Это просто разрушение языка. Люди теперь могут не верить ни в одно слово какой-то идеологии, но если они вынуждены быть только в пространстве, которое задано какими-то, скажем, вещественными символами, то у подножья этих символов нельзя мыслить не потому, что это запрещено, а потому, что разрушены основы языка и невыразимость (скачка без коня) есть — в данном случае, в нашем примере - эффект идеологии. Этого достаточно. Я могу совершенно не интересоваться, верите вы или не верите. Вы можете подмигивать друг другу - пожалуйста. Но когда вы захотите хоть как-то узнать, что вы сами думаете, вы не сможете этого сделать, если вы в этом пространстве. Вы будете в нем скакать без коня, и ваша мысль будет, как медведь во сне, ворочаться или блуждать по изнутри заросшему волосами сознанию и порождать одну лишь тоскливую тягомотину и вечную моральную, интеллектуальную перенасыщенность жизненного процесса, в который вы включены.
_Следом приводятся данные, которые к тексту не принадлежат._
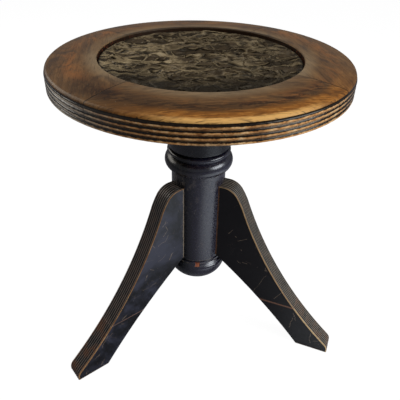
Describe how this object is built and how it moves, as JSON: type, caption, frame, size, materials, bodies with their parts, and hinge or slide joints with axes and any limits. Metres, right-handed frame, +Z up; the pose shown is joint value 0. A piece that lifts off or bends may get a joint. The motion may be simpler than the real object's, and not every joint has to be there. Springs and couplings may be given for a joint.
{
  "type": "piano stool",
  "caption": "Round piano stool whose leather seat turns on a screw in a turned column with curved, reeded legs, and winds up and down as it turns.",
  "frame": {"origin": "on the floor, on the axis of the screw", "axes": "+Z up along the screw, +Y along the rear leg, +X towards the right-hand leg's side"},
  "size_m": [0.3946, 0.401, 0.4239],
  "materials": {
    "dark_wood": "worn black polish",
    "leg_wood": "worn black polish, bare along the arrises",
    "foot_wood": "worn dark brown polish",
    "rim_wood": "worn brown polish",
    "board_wood": "bare wood",
    "peg_wood": "bare wood",
    "seat_leather": "creased, half matt",
    "stuffing": "felted",
    "dark_iron": "dull",
    "steel": "dull, greased"
  },
  "bodies": {
    "base": {"column": "dark_wood", "left_leg": "leg_wood", "right_leg": "leg_wood", "rear_leg": "leg_wood", "left_foot": "foot_wood", "right_foot": "foot_wood", "rear_foot": "foot_wood", "leg_dowels": "peg_wood", "foot_dowels": "peg_wood", "screw_nut": "dark_iron", "nut_screws": "steel"},
    "washer": {"thrust_washer": "dark_iron"},
    "seat": {"rim_front": "rim_wood", "rim_right": "rim_wood", "rim_rear": "rim_wood", "rim_left": "rim_wood", "rim_tongues": "peg_wood", "seat_board": "board_wood", "board_screws": "steel", "seat_stuffing": "stuffing", "leather_cover": "seat_leather", "boss": "dark_wood", "boss_screws": "steel", "screw_plate": "dark_iron", "plate_screws": "steel", "lift_screw": "steel"}
  },
  "joints": [
    {"name": "seat_turn", "type": "hinge", "parent": "base", "child": "washer", "pos_m": [0, 0, 0.3035], "axis": [0, 0, 1], "range_deg": [0, 4680]},
    {"name": "seat_lift", "type": "slide", "parent": "washer", "child": "seat", "axis": [0, 0, 1], "range_m": [0, 0.104]}
  ],
  "couplings": [
    {"joint": "seat_lift", "follows": "seat_turn", "m_per_rad": 0.0012732}
  ]
}
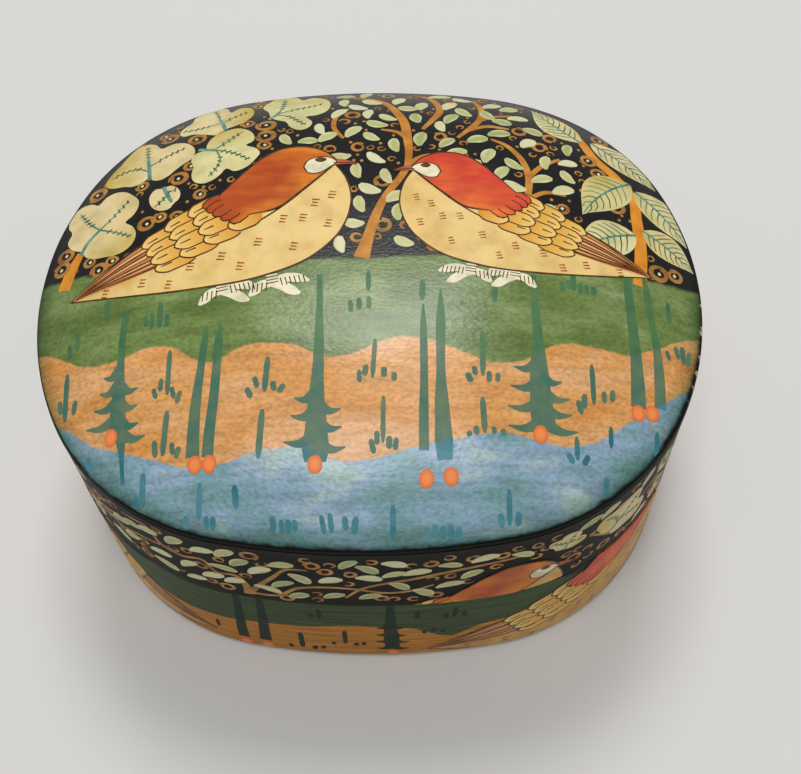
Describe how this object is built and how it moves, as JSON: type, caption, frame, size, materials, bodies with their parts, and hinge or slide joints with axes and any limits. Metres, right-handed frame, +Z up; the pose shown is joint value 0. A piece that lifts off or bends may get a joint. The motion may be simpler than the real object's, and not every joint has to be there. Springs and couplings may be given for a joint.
{
  "type": "oval papier mache box",
  "caption": "Oval lidded trinket box of painted and lacquered papier mache, with upright sides, a low domed lift-off lid and a collar inside the base that locates the lid.",
  "frame": {"origin": "middle of the underside, on the surface that the box stands on", "axes": "+X along the length, +Y to the back, +Z up"},
  "size_m": [0.152, 0.126, 0.0849],
  "materials": {
    "crown_paint": "hand-painted water colours under a clear gloss lacquer",
    "base_paint": "hand-painted water colours under a clear gloss lacquer",
    "black_ground": "hand-painted water colours under a clear gloss lacquer",
    "black_lacquer": "black paint under a satin lacquer",
    "leaf_paint": "hand-painted water colours under a clear gloss lacquer",
    "stem_paint": "hand-painted water colours under a clear gloss lacquer",
    "tree_paint": "hand-painted water colours under a clear gloss lacquer",
    "fruit_paint": "hand-painted water colours under a clear gloss lacquer",
    "bird_paint": "hand-painted water colours under a clear gloss lacquer",
    "line_paint": "hand-painted water colours under a clear gloss lacquer"
  },
  "bodies": {
    "base": {"base_wall": "base_paint", "base_floor": "black_lacquer", "collar": "black_lacquer"},
    "lid": {"lid_band": "black_ground", "lid_crown": "crown_paint"}
  },
  "joints": [
    {"name": "lid_lift", "type": "slide", "parent": "base", "child": "lid", "axis": [0, 0, 1], "range_m": [0, 0.09]}
  ]
}
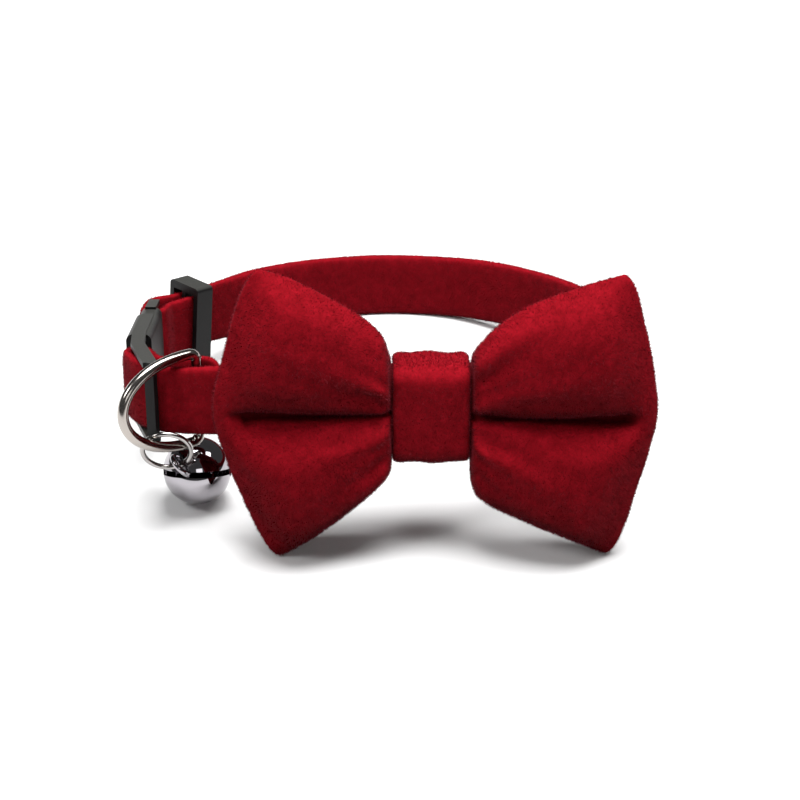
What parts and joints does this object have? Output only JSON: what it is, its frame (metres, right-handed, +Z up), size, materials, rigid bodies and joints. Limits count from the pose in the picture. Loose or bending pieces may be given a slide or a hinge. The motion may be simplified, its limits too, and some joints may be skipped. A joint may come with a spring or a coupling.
{
  "type": "pet bow tie collar",
  "caption": "Padded velvet pet collar with a creased bow tie and knot wrap, breakaway buckle, strap slider, D-ring, jump ring and jingle bell",
  "frame": {"origin": "middle of the footprint on the table the collar rests on", "axes": "+Z up, -Y the side of the bow, +X to the right as seen from the bow"},
  "size_m": [0.079, 0.076, 0.0427],
  "materials": {
    "velvet": "short-pile crimson velvet",
    "plastic": "matte moulded",
    "nickel": "polished nickel"
  },
  "bodies": {
    "collar": {"collar_strap": "velvet", "bow": "velvet", "bow_knot": "velvet", "buckle_socket": "plastic", "buckle_plug": "plastic", "strap_slider": "plastic"},
    "d_ring_set": {"d_ring": "nickel", "jump_ring": "nickel", "bell": "nickel"}
  },
  "joints": [
    {"name": "d_ring_swing", "type": "hinge", "parent": "collar", "child": "d_ring_set", "pos_m": [-0.02714, -0.021, 0.01882], "axis": [0, 0.2415, 0.9704], "range_deg": [0, 45]}
  ]
}
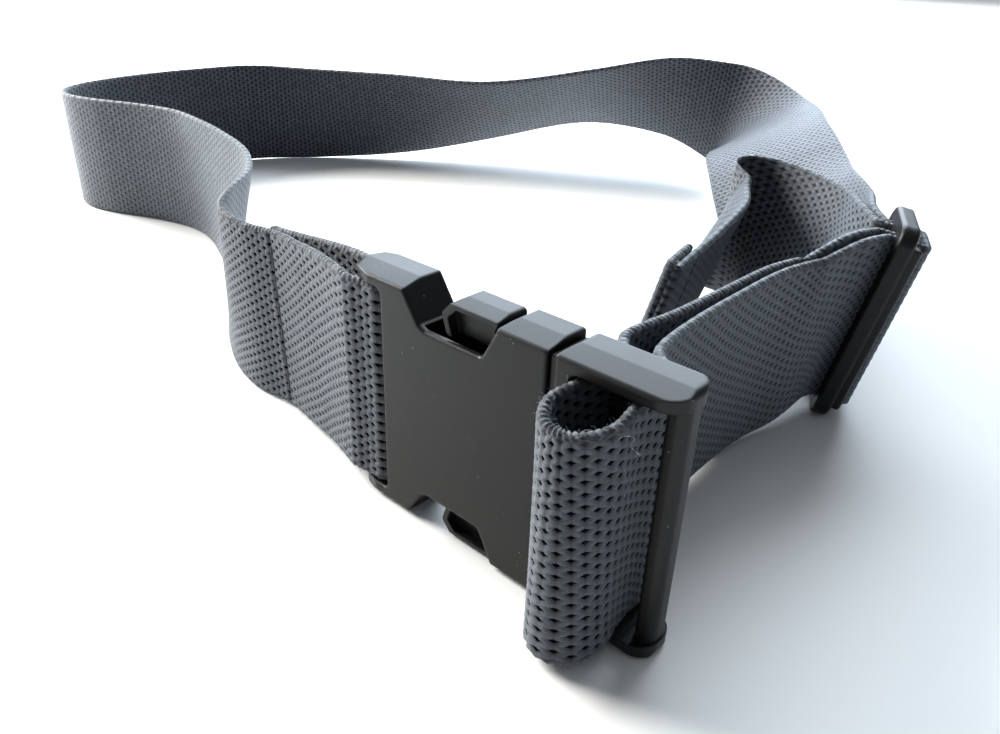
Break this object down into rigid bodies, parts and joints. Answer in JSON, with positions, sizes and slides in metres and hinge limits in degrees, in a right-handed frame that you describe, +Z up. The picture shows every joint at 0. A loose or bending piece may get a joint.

Эти свойства общественной жизни, о которых я говорю, могут быть сформулированы в виде одного из общих исторических законов, или зависимостей. Когда мы говорим о началах-принципах, которые, скажем, являются законом индивидуации, или предъявленности на форме, на теле индивида, способа решения или законов (законы предъявлены на конечной форме индивида; греческий полис - конечная форма, она предъявлена, и предъявляет своим телом мир законов, и через свое тело включает нас в этот мир законов), то начала-принципы в то же время являются принципами-запретами. Запрет гласит, что нечто должно быть завершено в определенном пространстве и за определенное время. Для того чтобы в каком-то направлении, в какой-то точке впереди меня возникло бы то, что я называл «здесь и теперь», «только здесь и теперь» (тавтология чего-то несомненного, абсолютного), позади меня уже должно быть какое-то активное состояние единства или то, что я прошлый раз называл совокупными отношениями, имея в виду совокупность как слово, относящееся к тем особым состояниям, которые не «состоят из», которые неразделимы однозначным для всех образом и так далее. Позади уже должно быть активное состояние. Например, для того чтобы я действительно попал в область действия тавтологии (где ложь абсолютна, я приводил этот пример), позади меня уже должно было случиться образование ткани, которая сама обладает какой-то активностью, и я тогда заброшен на путь, в применении к которому вообще можно говорить об актуализации бытия. А тавтология актуализирует «здесь и теперь» и полностью все бытие. Но это значит, что пути, по которым мы проходим в этих направлениях, <...> векторы актуальности, всегда заняты эмпирическим индивидом. Мы всегда должны что-то завершить и сделать в определенное время, в конечное время, заданное время, в небесконечное время. Мы должны поступить, мы должны подумать, мы должны выдумать и другого выхода не бывает. И всегда это совершается в определенное время и в определенном пространстве. И в этом смысле то, что есть, всегда есть эмпирический, конечный индивид.